As we know, due to the differences of body temperature in different parts of the body, the core temperature is more uniform and accurate than the peripheral and skin temperature, which can more accurately reflect the body's thermal state.

Therefore, the focus of perioperative period is to monitor the patient's core temperature, and the most recommended method is to use a medical disposable temperature probe connected with a monitor to monitor the patient's core temperature in real time.


Here are the pros and cons of several temperature monitoring tools and methods:


Mercury thermometer

It was once the most common clinical temperature monitoring tool, because it is simple to operate, easy to buy, easy to use.

But it has been phased out because of its low accuracy and the risk of mercury leakage.


Infrared thermometer

Infrared thermometer is most commonly used in the measurement of tympanic membrane temperature. Its product characteristics determine the rapid response to temperature measurement, and there is a good consistency between the measured temperature and the central temperature.

And the measurement is simple and does not cause discomfort.

It can be used to measure the temperature of patients when they are awake before and after surgery, but the disadvantage is that continuous measurement cannot be carried out to achieve real-time monitoring.


Noninvasive body temperature probe monitoring system

The new body temperature probe can be attached to the body surface and insulate the loss of body surface temperature through heat insulation material, forming isothermal effect of core temperature and body surface temperature, and thus recording the core temperature. Its biggest advantage is that it can continuously transmit the temperature data to the monitor to realize real-time temperature monitoring.


Proper temperature monitoring should have a dynamic continuity that covers preoperative, intraoperative, and postoperative measurements.

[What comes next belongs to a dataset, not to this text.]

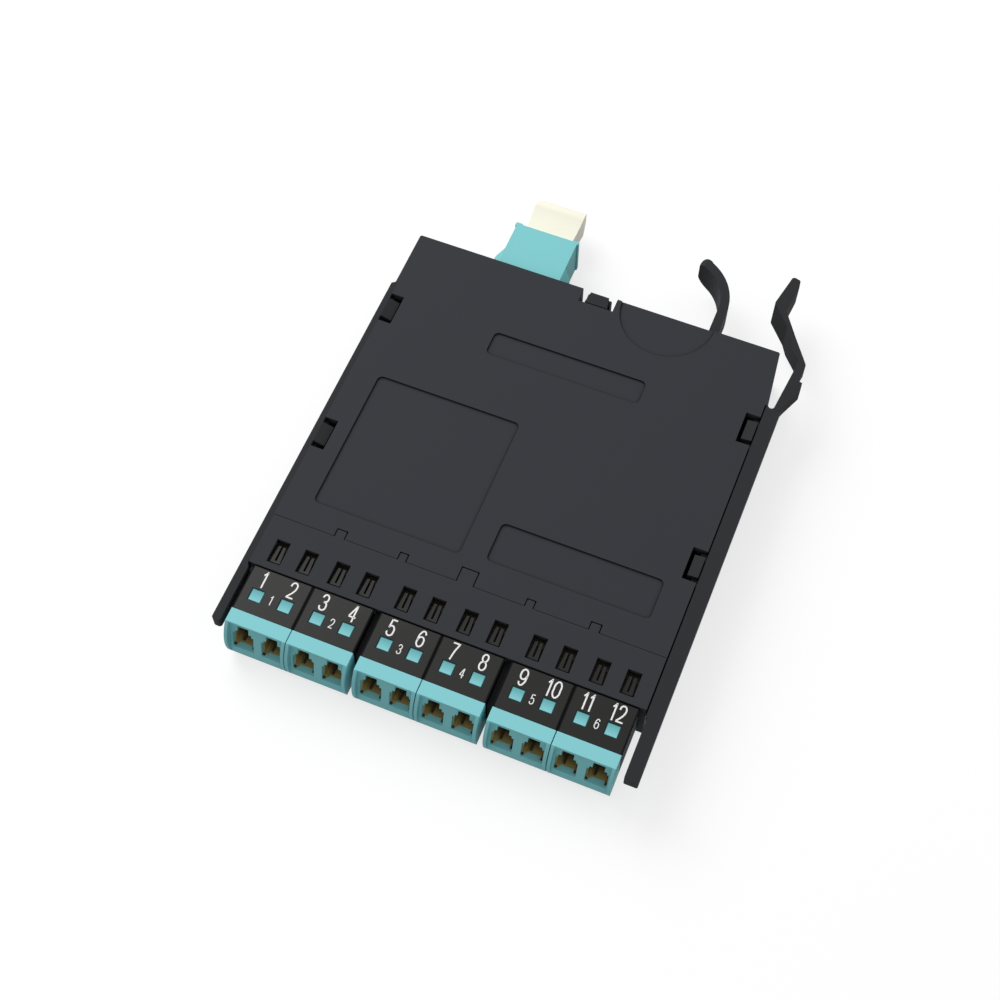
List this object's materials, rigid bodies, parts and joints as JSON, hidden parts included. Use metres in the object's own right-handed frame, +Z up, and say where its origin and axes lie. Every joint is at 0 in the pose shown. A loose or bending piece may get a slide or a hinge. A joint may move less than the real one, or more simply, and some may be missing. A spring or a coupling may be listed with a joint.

Experts suggest that patients' body temperature should be monitored in real time before surgery to provide reference data for pre-insulation.

Intraoperative attention should be paid to the changes in patients' body temperature to prevent the sequelae caused by hyperthermia or hypothermia.

Postoperative temperature monitoring is also very important, not only to evaluate the effect of intraoperative thermal insulation measures, but also to provide good conditions for follow-up treatment.